Custom adapts the tool to your business.

For SMEs, adoption matters: if staff hate the workflow, you’ll lose productivity and data quality. Some ERP/out-of-the-box tools struggle when your processes don’t match the “standard template,” which can increase workarounds and reduce adoption. 

D) Scalability (people, orders, branches, products)

A scalable business system isn’t only “handles more users”—it’s:

  • Can you change workflows without breaking everything?

  • Can you add modules and integrations?

  • Can you support new countries, currencies, tax rules?

Custom systems can be designed for your growth path, while off-the-shelf scaling often means upgrading plans or changing products.

E) Integrations (the quiet budget killer)

Most businesses already have:

  • Website/e-commerce

  • Accounting

  • WhatsApp/Email

  • Payments

  • Shipping/Delivery

  • BI dashboards

Off-the-shelf may have built-in integrations—great when they match your stack. If they don’t, integration cost rises and may require middleware or custom connectors.

F) Control, roadmap, and vendor lock-in

  • Off-the-shelf: vendor controls roadmap, pricing, feature changes

  • Custom: you control roadmap (but you also own maintenance)

This is why many teams choose a blend: buy the standard parts, build what differentiates.

3) ERP customization: where many projects win—or fail

ERP customization is powerful, but heavy customization can create long-term pain:

  • Harder upgrades

  • More testing

  • Higher maintenance cost

  • Dependency on the implementer 

Best practice: keep the ERP core as standard as possible, and build custom extensions/modules where you truly need differentiation.

5) A simple “Build vs Buy” decision matrix (use this in 15 minutes)

Score each statement from 1 (not true) to 5 (very true):

If these score high → lean off-the-shelf

  • Our process is similar to most companies in our industry

  • We need a fast go-live

  • Budget is tight this quarter

  • We’re okay adapting workflows to the tool

If these score high → lean custom

  • Our workflow is a competitive advantage

  • We need deep integrations (website, delivery, finance, CRM)

  • We will scale branches/users quickly

  • We need custom approvals, roles, and dashboards

  • Existing tools create errors, delays, or manual work

Enterprise strategy guidance also warns about common “buy vs build” traps—like building what doesn’t differentiate, or underestimating operating costs.

6) The “best of both worlds” option (recommended for many SMEs)

For many SMEs, the smartest route is hybrid:

  1. Buy a reliable core (accounting, email, basic HR, standard ERP base)

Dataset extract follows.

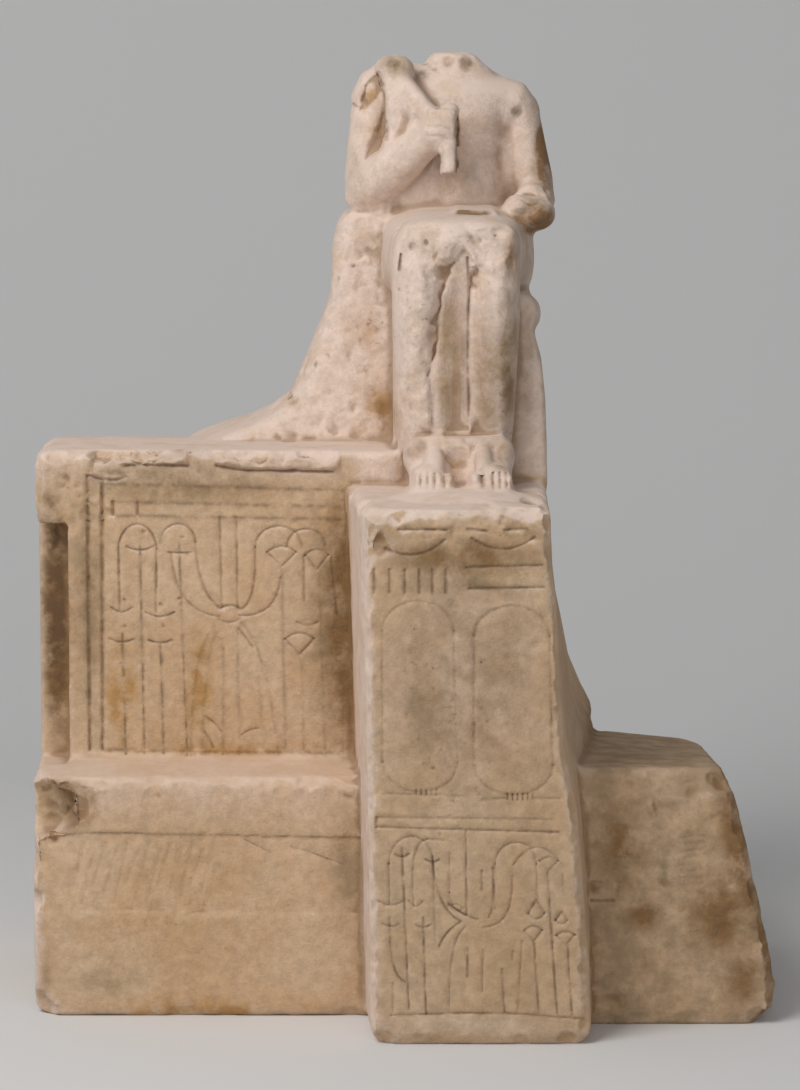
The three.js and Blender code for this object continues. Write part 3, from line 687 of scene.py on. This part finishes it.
# Broken stone: the box it lies in, left to right, front to back and bottom to top, then how many
# flakes were struck off it, their reach, their depth as a share of that, and how much they tilt.
BREAKS = [
    ((-4, 108), (-140, -50), (742, 802), 260, (3, 14), 0.06, 0.12),
    ((0, 42), (-100, -30), (596, 742), 220, (2.5, 12), 0.07, 0.16),
    ((70, 108), (-100, -30), (640, 742), 50, (2.5, 8), 0.05, 0.15),
    ((106, 150), (20, 110), (806, 832), 70, (3, 10), 0.1, 0.3),
    ((-60, -36), (70, 160), (880, 950), 60, (2.5, 8), 0.08, 0.2),
    ((-14, 100), (90, 200), (955, 975), 60, (3, 9), 0.08, 0.2),
    ((-260, -22), (20, 215), (575, 800), 1400, (2.5, 12), 0.06, 0.13),
    ((186, 380), (-160, 230), (12, 290), 900, (4, 24), 0.04, 0.1),
    ((-50, 150), (-232, -212), (508, 545), 240, (2.5, 12), 0.07, 0.18),
    ((-380, -50), (-40, 10), (568, 590), 240, (3, 12), 0.1, 0.25),
    ((-380, -300), (-115, 40), (490, 570), 130, (3, 14), 0.09, 0.2),
    ((-380, -40), (-115, -60), (232, 262), 160, (3, 11), 0.07, 0.2),
    ((-380, -318), (-115, -60), (150, 245), 110, (3, 14), 0.06, 0.14),
    ((-50, -24), (-232, -190), (20, 508), 170, (3, 12), 0.09, 0.2),
    ((-34, 178), (-232, -228), (16, 505), 260, (3, 15), 0.03, 0.04),
    ((-325, -62), (-34, -28), (252, 562), 200, (3, 14), 0.03, 0.04),
    ((-372, -46), (-112, -105), (14, 235), 260, (3, 18), 0.03, 0.05),
]


def strike(skin, tree, index, reach, depth, along):
    """Takes off what stands above one flat facet round a point of the surface."""
    centre = skin.at[index]
    near = np.array([found[1] for found in tree.find_range(centre, reach)], int)
    height = (skin.at[near] - centre) @ along
    fade = 1 - smoothly(np.linalg.norm(skin.at[near] - centre, axis=1) / reach, 0.45, 1)
    skin.at[near] -= along * (np.clip(height + depth, 0, None) * fade)[:, None]


def point_tree(skin):
    tree = kdtree.KDTree(len(skin.at))
    for index, point in enumerate(skin.at):
        tree.insert(point, index)
    tree.balance()
    return tree


def strike_flakes(skin):
    """The broken stone: a rough grain, and flat flakes at chance angles with ridges between them."""
    grain = 0.4 * rubble(skin.at, 7, 61, 2)
    tree = point_tree(skin)
    rng = np.random.default_rng(7)
    z = skin.at[:, 2]
    for *spans, count, reaches, share, tilt in BREAKS:
        within = [(axis > low) & (axis < high) for axis, (low, high) in zip(skin.at.T, spans)]
        turned_away = skin.normal[:, 1] >= 0.6
        low_top = (skin.normal[:, 2] >= 0.85) & (z <= 600)
        inside = np.all(within, axis=0) & ~turned_away & ~low_top
        skin.at[inside] += skin.normal[inside] * grain[inside, None]
        for index in rng.choice(np.flatnonzero(inside), count):
            along = skin.normal[index] + rng.normal(0, tilt, 3)
            reach = reaches[0] * (reaches[1] / reaches[0]) ** rng.random()
            depth = reach * share * rng.uniform(0.3, 1)
            strike(skin, tree, index, reach, depth, along / np.linalg.norm(along))
    skin.write()


def wear_edges(skin):
    """Small chips along the sharp edges, each a flat facet cut off."""
    tree = point_tree(skin)
    rng = np.random.default_rng(3)
    x, y, z = skin.at.T
    slanting = np.abs(skin.normal).max(axis=1) < 0.88
    front_edges = (z > 4) & (z < 545) & (y < 40)
    left_top = (z > 500) & (z < 572) & (x < -40)
    edge = slanting & (front_edges | left_top) & (hollowness(skin, 6) < -0.15)
    chips = 420
    for index in rng.choice(np.flatnonzero(edge), chips):
        reach = rng.uniform(4, 13)
        strike(skin, tree, index, reach, reach * rng.uniform(0.1, 0.24), skin.normal[index].copy())
    skin.write()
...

  2. Build custom modules for:

    • Unique approvals & workflows

    • Integrations

    • Management dashboards and KPIs

    • Customer portals / supplier portals

    • Industry-specific operations

This reduces risk while preserving flexibility and competitive advantage.

7) What to do next (a safe, practical plan)

  1. List your must-have workflows (the ones that create money or reduce loss)

  2. Identify what is standard vs unique

  3. Run a 2–4 week discovery:

    • process mapping

    • integration requirements

    • KPI dashboard requirements

  4. Choose:

    • Buy if fit is ≥ 80% and gaps are manageable

    • Custom if gaps hit core operations daily

    • Hybrid if you need speed now + uniqueness later

To keep quality measurable, many teams use software quality models (like ISO/IEC 25010) as a reference for reliability, maintainability, and security-related characteristics.